Morning breath: Everyone wakes up with it, but what about when it lasts all day? Bad breath, also called halitosis, can plague anyone. Sometimes it indicates an oral hygiene issue and other times it might mean that a health issue is making itself known. Read on to learn more about what causes halitosis and what you can do about it.
Poor Oral Hygiene
Let’s be frank: If you’re not brushing and flossing properly, there’s a good chance that you have bad breath. Brushing twice daily and flossing before bed removes plaque and bacteria. The halitosis you (and others) notice if you skip brushing is caused by the excrement of that bacteria that are feasting on the leftovers from last night’s dinner. Yuck! One of the easiest and most effective ways to solve bad breath caused by poor oral hygiene is to start taking better care of your teeth and gums. This includes seeing a dental hygienist for a cleaning and a dentist for any dental work that needs to be done; infected gums and tooth decay, both of which can be caused by poor oral hygiene, can also cause bad breath.
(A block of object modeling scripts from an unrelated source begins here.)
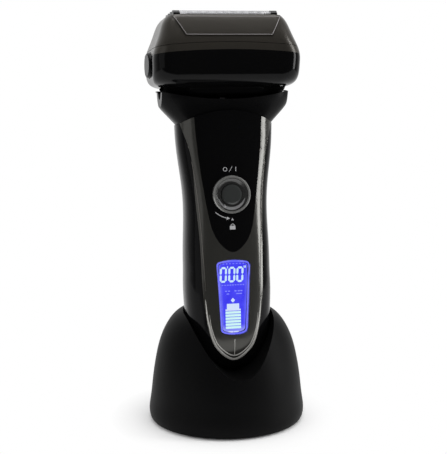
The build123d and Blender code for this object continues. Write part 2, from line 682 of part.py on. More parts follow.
core_leg = CORE_SLOT_X - CORE_SLOT / 2
with BuildPart() as motor_coil:
    with BuildSketch(Plane.XY.offset(core_bottom + CORE_YOKE + 0.4)):
        RectangleRounded(2 * (core_leg + CORE_SLOT - 0.6), 2 * COIL_HALF_DEPTH, 2.0)
        Rectangle(2 * (core_leg + 0.1), 2 * (CORE_HALF_DEPTH + 0.1), mode=Mode.SUBTRACT)
    extrude(amount=CORE_HEIGHT - CORE_YOKE - 1.4)
    fillet(motor_coil.edges().filter_by(Axis.X).group_by(Axis.Y)[-1], radius=0.5)
keep(motor_coil, "motor_coil")

with BuildPart() as drive_magnets:
    with BuildSketch(Plane.XY.offset(magnet_bottom)):
        with GridLocations(CORE_SLOT_X + 1.5, 1, 2, 1):
            Rectangle(CORE_SLOT_X - 0.5, 2 * MOVER_HALF_DEPTH - 1)
    extrude(amount=MAGNET_THICK)
keep(drive_magnets, "drive_magnets")

with BuildPart() as drive_mover:
    with BuildSketch(Plane.XY.offset(mover_bottom)):
        RectangleRounded(2 * MOVER_HALF, 2 * MOVER_HALF_DEPTH, 1.0)
    extrude(amount=MOVER_HEIGHT)
    with BuildSketch(Plane.XY.offset(tongue_z - MOVER_TONGUE / 2)):
        Rectangle(2 * MOVER_HALF - 4, 2 * MOVER_HALF_DEPTH + MOVER_TONGUE - 0.5)
    extrude(amount=MOVER_TONGUE)
    with BuildSketch(Plane.XY.offset(mover_bottom + 3)):
        Circle(DRIVE_PIN_R)
    extrude(amount=MOVER_HEIGHT, mode=Mode.SUBTRACT)
keep(drive_mover, "drive_mover")

with BuildPart() as drive_pin:
    with BuildSketch(Plane.XY.offset(mover_bottom + 3)):
        Circle(DRIVE_PIN_R)
    extrude(amount=DRIVE_PIN_TOP - mover_bottom - 3)
    fillet(drive_pin.edges().sort_by(Axis.Z)[-1], radius=1.2)
keep(drive_pin, "drive_pin")


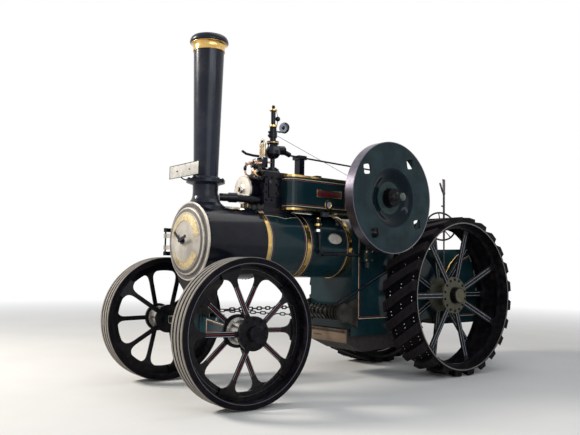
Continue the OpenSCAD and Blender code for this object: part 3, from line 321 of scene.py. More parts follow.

# %% [markdown]
# Some castings wear two finishes, with the edge at a turned shoulder. The hubs of the front wheels have a
# bright turned barrel between black flanges, the flywheel's rim is polished where the belt runs, and the
# hind hubs have a flange in bare primer. The flywheel's dish is painted darker than its flat ring, as
# painted shade in its hollow. A mask by distance from the axle picks the finish. The smokebox door is old
# plate that was never polished, half metal and half baked oil and dust, with a bright turned ring and a dark
# ring of painted shade where its edge turns back. The smokebox ring is painted dark inside its bright outer
# band, as painted shade in the groove beside the door.

# %% Finishes that change with the distance from an axle
def banded(name, base, bands, centre, axis, gloss=0.25, dust=0.05, sheen=0.09):
    """Bands are (from, to, colour, metallic, roughness, least and most distance along the axis)."""
    tree, shader = new_finish(name)
    away, along = distance_from(tree, centre, axis), distance_along(tree, centre, axis)
    colour = blend(tree, patches(tree, 5.0, 0.35, 0.7), base, shaded(base, 1.9))
    colour = blend(tree, times(tree, patches(tree, 14.0, 0.45, 0.8), dust), colour, DUST)
    rough, metallic = gloss, 0.0
    for low, high, band_colour, band_metallic, band_rough, near, far in bands:
        inside = times(tree, between(tree, away, low, high), between(tree, along, near, far))
        worn = blend(tree, patches(tree, 20.0, 0.35, 0.7), band_colour, shaded(band_colour, 0.7))
        colour = blend(tree, inside, colour, worn)
        rough = ramp(tree, inside, 0.0, 1.0, rough, band_rough)
        metallic = ramp(tree, inside, 0.0, 1.0, metallic, band_metallic)
    feed(tree, colour, shader.inputs["Base Color"])
    feed(tree, rough, shader.inputs["Roughness"])
    feed(tree, metallic, shader.inputs["Metallic"])
    shader.inputs["Specular IOR Level"].default_value = sheen
    roughen(tree, shader, 70, 0.1, 0.0012)


WHOLE = (-1.0, 9.0)
for side in SIDES:
    banded("front_wheel_paint_" + side, (0.0040, 0.0035, 0.0055),
           [(0.096, 0.1195, (0.50, 0.48, 0.45), 1.0, 0.3, -1.0, 0.1185)], front_centre[side], axle_line)
    banded("hind_wheel_paint_" + side, (0.0045, 0.004, 0.0055),
           [(0.102, 0.219, (0.115, 0.110, 0.078), 0.0, 0.5, *WHOLE),
            (-1.0, 0.090, (0.13, 0.115, 0.080), 0.2, 0.45, 0.1515, 9.0)], hind_centre[side], LEFT, 0.3, 0.06)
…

There are some health conditions that can manifest with halitosis as a side effect. Diabetes can cause a life-threatening condition called ketoacidosis, which sometimes makes itself known by giving the breath a sweet, fruity smell. Kidney disease and other organ conditions can also cause bad breath. Esophageal and stomach-related conditions, such as GERD or ulcers, can cause bad breath, too. If your oral hygiene is good and you don’t have any tooth decay or dental infections, see your doctor to have halitosis addressed.
Finally, some medications can cause bad breath. The side effects from some antibiotics, heart medications, antihistamine, and other drugs can cause a dry mouth. This, in turn, can increase the number of bacteria in your mouth, which leads to bad breath. You can sip water frequently, chew sugarless gum, and suck on sugar-free lozenges to keep your saliva flowing. Also, talk to your doctor about side effects from medication that you’re experiencing. Do not, however, stop taking medication without the express advice from your physician.
If you are dealing with halitosis and you don’t have any symptoms of serious health conditions (like diabetes), your first step should be to make an appointment with your dentist to find out what’s going on. We can treat any decay or gum disease you’re dealing with and get you on track to healthier teeth and gums and more pleasant breath.